Foi a mesma situação da aposentada Francisca Moura, 58. Ela também foi logo pouco antes das 10h da manhã ao colégio para evitar aglomerações. É o horário que sempre costuma votar e, dessa vez, achou mais vazio do que em anos anteriores. “Me sinto segura, até porque todo mundo está mantendo o distanciamento e usando máscara”, disse.  No Serravalle, alguns eleitores acharam mais vazio do que em eleições anteriores (Foto: Marina Silva/CORREIO) Já no Colégio São Paulo, no Itaigara, não havia aglomeração e, em algumas seções, mal havia fila. A administradora Maria Celeste  Cavalcante, 66, que vota ali há quase 40 anos, disse que estava ainda mais vazio do o normal. “Normalmente pego uma filazinha, mas dessa vez não houve isso. Também nunca cogitei não vir, não sou medrosa. Venho a pé mesmo e, depois daqui, vou paparicar minha neta. Virei vovó recentemente”, contou.  A administradora Maria Celeste achou o colégio mais vazio esse ano  (Foto: Marina Silva/CORREIO) De fato, embora a votação ainda esteja ocorrendo, já dava para notar que houve uma abstenção maior esse ano. A mesária e presidente da 47ª seção, a dentista Cristiane Aguiar, 52, contou que realmente estava mais vazio. Além disso, as pessoas têm votado mais rápido por serem apenas dois candidatos. 

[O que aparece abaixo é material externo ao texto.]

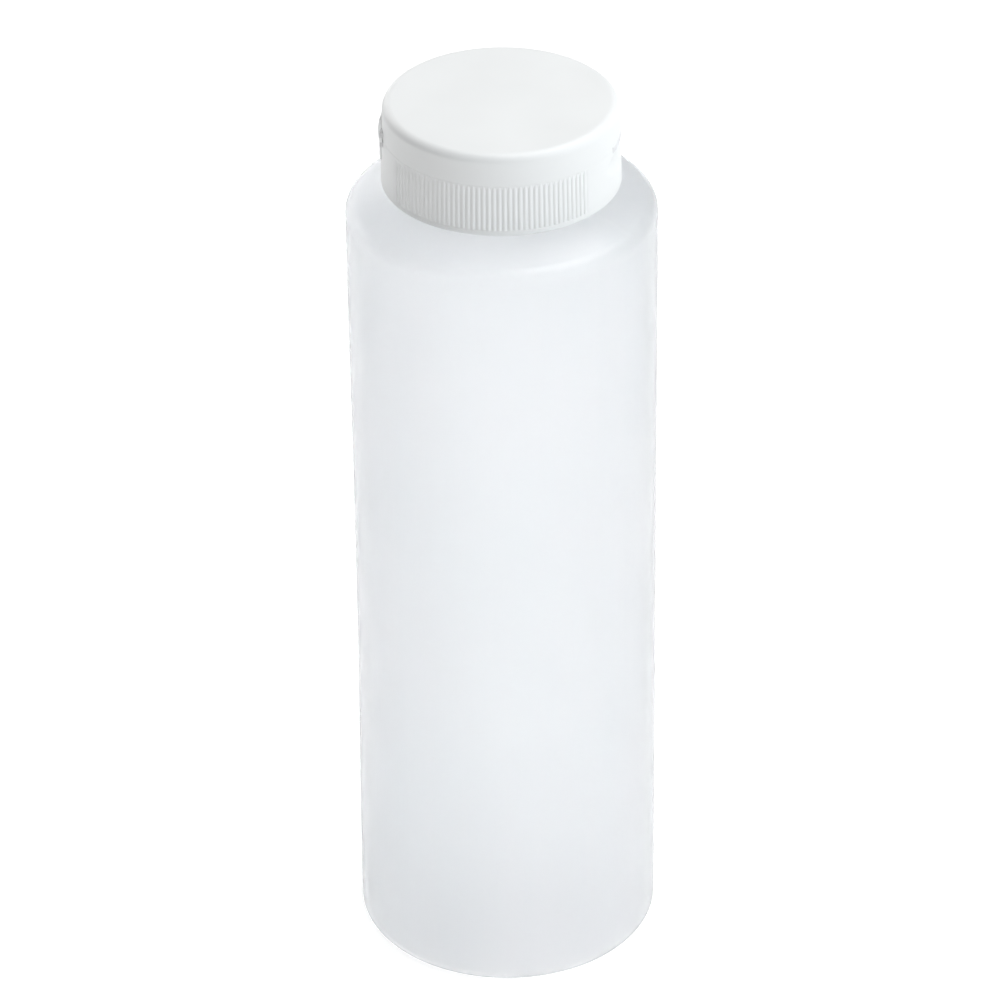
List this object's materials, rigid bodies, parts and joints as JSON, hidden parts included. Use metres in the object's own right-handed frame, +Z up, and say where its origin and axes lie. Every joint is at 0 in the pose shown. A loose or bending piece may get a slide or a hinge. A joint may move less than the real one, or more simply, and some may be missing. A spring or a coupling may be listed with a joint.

Lá, o problema foi com a falta de materiais de apoio aos mesários. Ao CORREIO, os da 47º seção contaram que receberam do Tribunal Regional Eleitoral da Bahia (TRE-BA) apenas uma máscara cirúrgica descartável para todo o horário de trabalho, que vai das 7h às 17h. Além disso, não havia água para beber em todas as seções do colégio.  No Colégio São Paulo, mesários ficaram sem receber água  (Foto: Marina Silva/CORREIO) “Só recebemos uma máscara para o trabalho. A coordenação teve que tirar das próprias máscaras e dar para a gente. E a água é geral, tem uma mesária que está amamentando e não temos água para beber”, contou Cristiane, que trabalha nas eleições há 10 anos. Posicionamento Através da assessoria, o TRE informou que os mesários receberam ao menos quatro máscaras para trocar ao longo do dia, bem como álcool gel e face shields. Segundo o tribunal, não houve distribuição de garrafas e copos descartáveis para evitar contaminação, mas as escolas ficariam responsáveis por fornecer água nas secretarias.     Quanto à confusão dos eleitores que tiveram seus locais de votação alterados, o órgão afirmou que as mudanças foram porque algumas escolas deixaram de existir ou não têm mais condições de receber o pleito. Em muitos casos, porém, a mudança de seção foi feita no próprio colégio eleitoral, para equilibrar aquelas que tinham muitos eleitores e os que tinham poucos. É possível confirmar a seção e o colégio eleitoral no aplicativo e-Título. Quem não conseguir pode procurar a coordenação de cada local de votação. 

O TRE ainda afirmou que não pode controlar aglomerações do lado de fora das escolas. No entanto, os eleitores podem acionar a polícia nesses casos. Se a junção de pessoas for provocada por um candidato ou candidata, é possível conferir denunciar ao tribunal através do telefone (71) 3373-9000. Distribuir santinho, por sua vez, é considerado crime de boca de urna e pode ser denunciado pelo app Pardal.